Democrats were aided by small-dollar fundraising through the internet platform ActBlue, which processed $4.8 billion in donations for this year’s elections. ActBlue said Thursday it collected more in this election cycle than its previous 14-year total, with nearly 15 million donors giving an average of $38 to 22,000 Democratic candidates and organizations.
The money helped Joe Biden win the presidency and will “lay the groundwork for more organizing in the years to come,” ActBlue executive director Erin Hill said.

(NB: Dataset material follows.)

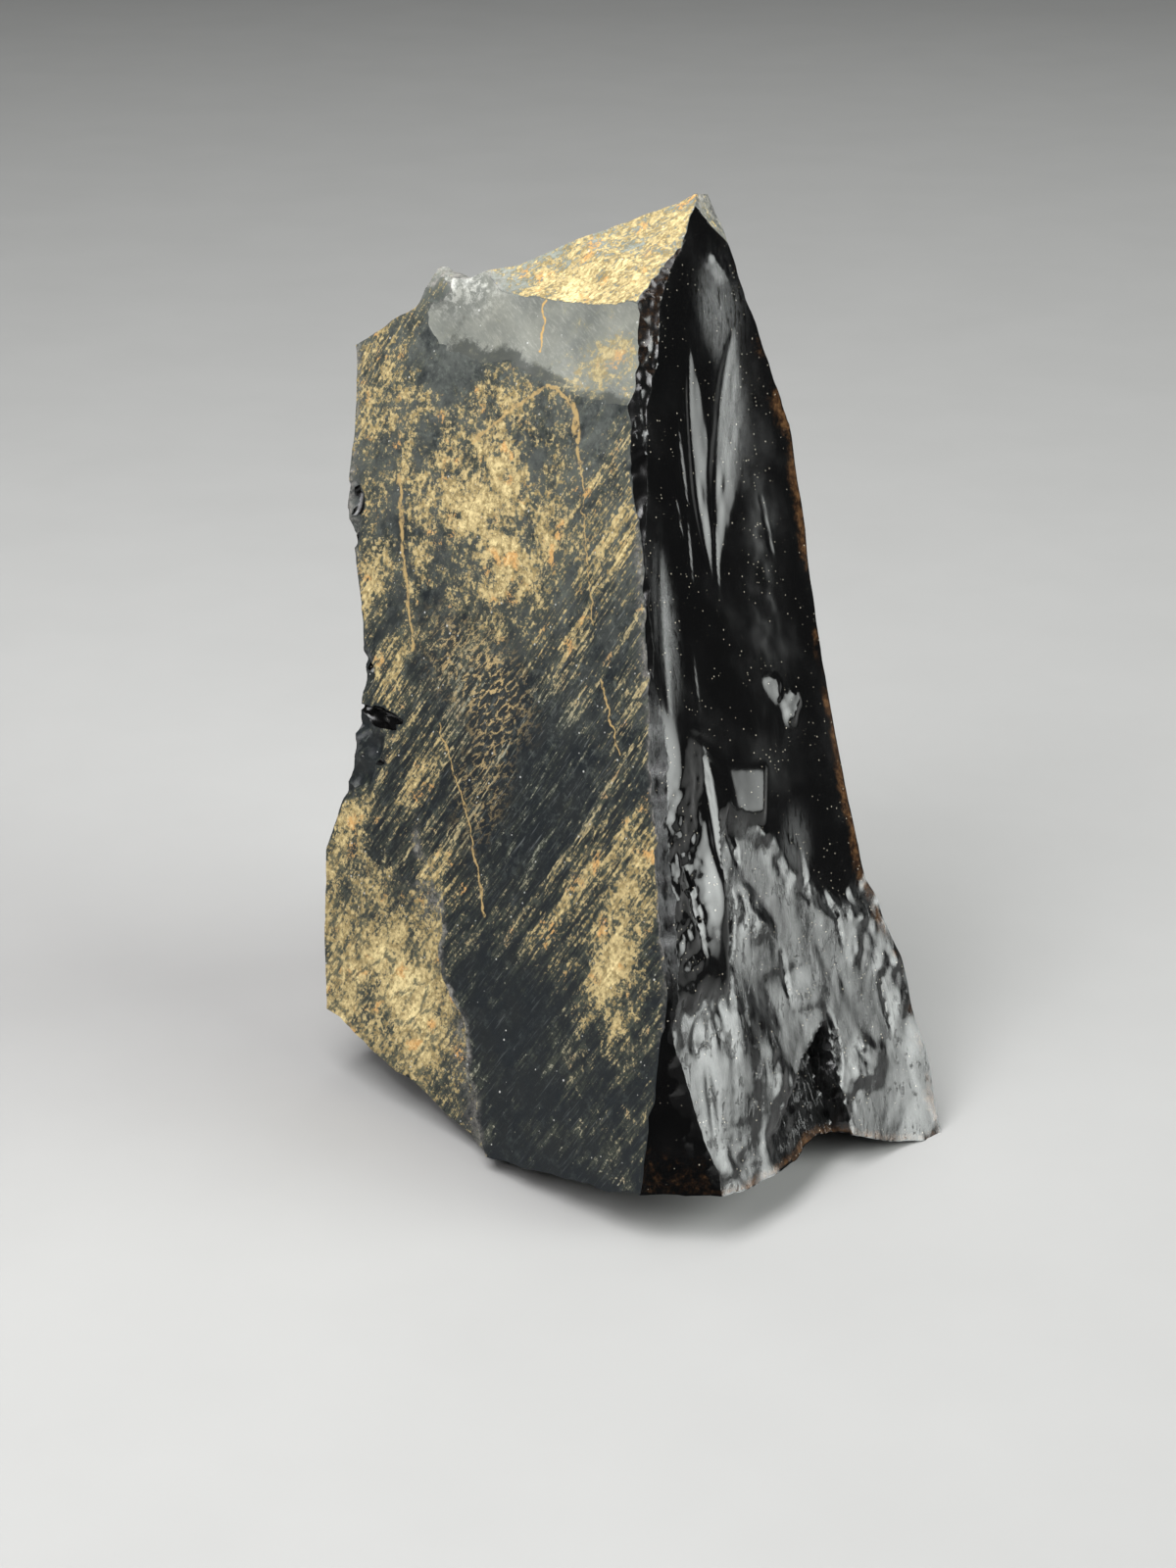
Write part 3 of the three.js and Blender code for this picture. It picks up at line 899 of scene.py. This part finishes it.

# %% [markdown]
# ## Crushed stone, frost and thin rims
#
# The veil is everything pale: the crushed line along the knocked edges, the step of the spall, the
# crumbly lump, cloudy places in the glass, and frost on the torn skirt, thickest along its upper
# border. The rim mask marks the glass that is thin enough to let brown light through; there a brown
# glow of that light, and brown glints on the foot triangle and the bruised edge, are painted into the
# colour.

# %% The veil
CLOUDY = [  # strength, centre, half axes and turn
    (0.3, (10, 33), (5, 6), -20), (0.25, (7.6, 24.5), (3.2, 7.5), -22),
    (0.4, (-7, 11), (2, 9), -16), (0.3, (1, -9.5), (3, 5), -30),
]
front_crush = ease(1.3, 0.1, depth_behind("fracture")) * belongs("prism")
left_crush = ease(0.9, 0.1, depth_behind("left_back")) * belongs("prism") * ease(30, 44, v)
step_u, step_v = turned(u - SPALL_CORNER[0], v - SPALL_CORNER[1], SPALL_TURN)
from_step = np.abs(step_u - SPALL_STRAY * crooked(step_v))
spall_step = ease(0.55, 0.1, from_step) * ease(30, 22, step_v) * ease(-1, 1, step_v)
spall_step = spall_step * (0.25 + 0.75 * ease(-0.3, 0.4, grit(u, v, 2.4, 63)))
spall_pink = 0.8 * ease(-22, -17, u + 0.65 * v) * belongs("spall")
glass_u, glass_v = place_on("fracture")
skirt_here = skirt_amount(glass_u, glass_v)
frost = 0.14 * skirt_here + 1.2 * skirt_here * (1 - skirt_here) + patches(glass_u, glass_v, CLOUDY)
edge_v = place_on("front_edge")[1]
veil = np.maximum.reduce([
    front_crush,
    left_crush,
    spall_step * belongs("prism", "spall"),
    spall_pink,
    on_lump,
    frost * belongs("fracture"),
    0.8 * nibbled_stretch(edge_v) * belongs("front_edge"),
    0.8 * belongs("tip_flat"),
])

# %% Thin rims
right_depth = np.minimum(depth_behind("right_back"), depth_behind("right_shoulder"))
right_rim_glow = ease(2.2, 0.1, right_depth) * (0.5 + 0.5 * ease(31, 24, glass_v))
right_rim_glow = right_rim_glow * (0.4 + 0.6 * ease(-0.5, 0.5, grit(glass_u, glass_v, 2.6, 64)))
above_foot = depth_behind("front_underside")
# Painted light: where the rim mask is high, a brown glow of light let through and brown glints are
# painted into the glass colour.
rim = np.maximum.reduce([
    right_rim_glow * belongs("fracture"),
    0.9 * ease(1.4, 0.1, above_foot) * belongs("fracture"),
    0.5 * ease(9, 0.3, above_foot) * belongs("foot_triangle"),
    0.55 * ease(22, 31, edge_v) * belongs("front_edge", "bruise"),
])

# %% Store the masks
NET = [(1.3, (-28.5, 33.5), (9.5, 5), -20), (0.8, (-25.5, 26), (4, 8), 0)]
masks = {
    "ochre": ochre,
    "streaks": streaks,
    "veil": veil,
    "rim": rim,
    "dull": 1.0 * belongs("bruise", "front_edge", "chips"),
    "cracked": belongs("spall") + 0.4 * patch(u, v, (-33, 22), (6, 7)) * belongs("prism"),
    "net": patches(u, v, NET) * belongs("prism"),
    # Painted shade along the chamfer's lower border, where it meets the prism face.
    "painted_border_shade": ease(0.7, 0.05, depth_behind("prism")) * ease(-14, -9, chamfer_u) * belongs("chamfer"),
    "torn": skirt_here * belongs("fracture"),
    # Paler at the very top of the stone, by height alone.
    "paler_top_edge": ease(61, 66, v) * (belongs("prism", "termination") + 0.4 * belongs("top_back")),
}
for name, values in masks.items():
    stored = stone.data.attributes.new(name, "FLOAT", "POINT")
    stored.data.foreach_set("value", np.clip(values, 0, 1).astype(np.float32))
    print(name, "averages", round(float(values.mean()), 3))

# %% [markdown]
# ## Node tools
#
# A few helpers keep the materials readable. Each adds one node, takes plain values or other
# nodes' outputs alike, and hands back the output that is wanted.

# %% Node helpers
def feed(tree, node, inputs):
    """Sets each input to a plain value, or links it to another node's output."""
    for key, value in inputs.items():
        if isinstance(value, bpy.types.NodeSocket):
            tree.links.new(value, node.inputs[key])
        else:
            node.inputs[key].default_value = value
    return node


def put(tree, kind, inputs=None, **settings):
    """A new node of a kind, with its settings and inputs."""
    made = tree.nodes.new("ShaderNode" + kind)
    for key, value in settings.items():
        setattr(made, key, value)
    return feed(tree, made, inputs or {})


def maths(tree, operation, first, second):
    """One sum of two numbers."""
    return put(tree, "Math", {0: first, 1: second}, operation=operation).outputs[0]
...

In Kentucky, Amy McGrath (D) had $3.7 million left after raising $96.2 million for her challenge to Senate Majority Leader Mitch McConnell, who raised $66.3 million and had $10.5 million still in the bank. And in South Carolina, Jaime Harrison (D) spent nearly all of the $132 million he raised, but still had $840,000 on hand. He was handily defeated by Sen. Lindsey Graham (R) who raised $109 million, with $10.2 million left over.
On the Republican side, John James (R) in Michigan lost a second straight Senate campaign, this time against Sen. Gary Peters (D), but still has $2.5 million should he opt to run again.
Democrats said their fundraising advantage helped prevent Republicans from mounting a stronger defense of the two Senate seats the GOP lost in Arizona and Colorado. The party also forced runoffs for two Republican-held seats in Georgia, where control of the Senate will be decided on Jan. 5.
Democratic gains were limited in the Senate and nonexistent in the House because 2020 was a presidential election year and few voters were willing to split their tickets, said Travis Ridout, a professor of government at Washington State University who studies campaigns. The problem for Democrats was “a lot of the most competitive seats were in pink territory — those districts that leaned Republican in the presidential race,” Ridout said in an email.
Sen. Mark Kelly (D-Ariz.), who was sworn in this week, raised just under $100 million to win a special election over appointed Sen. Martha McSally. He starts his immediate campaign to win a full six-year term in 2022 with nearly $2 million.
Other candidates will be lining up soon for the next round of Senate elections, including open-seat races in Pennsylvania and North Carolina. Rep. Conor Lamb (D-Pa.), a possible contender for the seat being vacated by Sen. Pat Toomey (R-Pa.), had over $860,000 in campaign cash left after winning re-election this year.
Another competitive race may shape up in Wisconsin, where Rep. Ron Kind (D) has been mentioned as a possible challenger to Sen. Ron Johnson (R). Kind had nearly $1 million left on Nov. 23, while Johnson had $445,000 as of Sept. 30, according to the most recent report he was required to file.
In North Carolina, Rep. Mark Walker (R), who didn’t seek re-election this year and announced his campaign this week to succeed retiring Sen. Richard Burr (R), had over $570,000 in his House campaign account as of Sept. 30.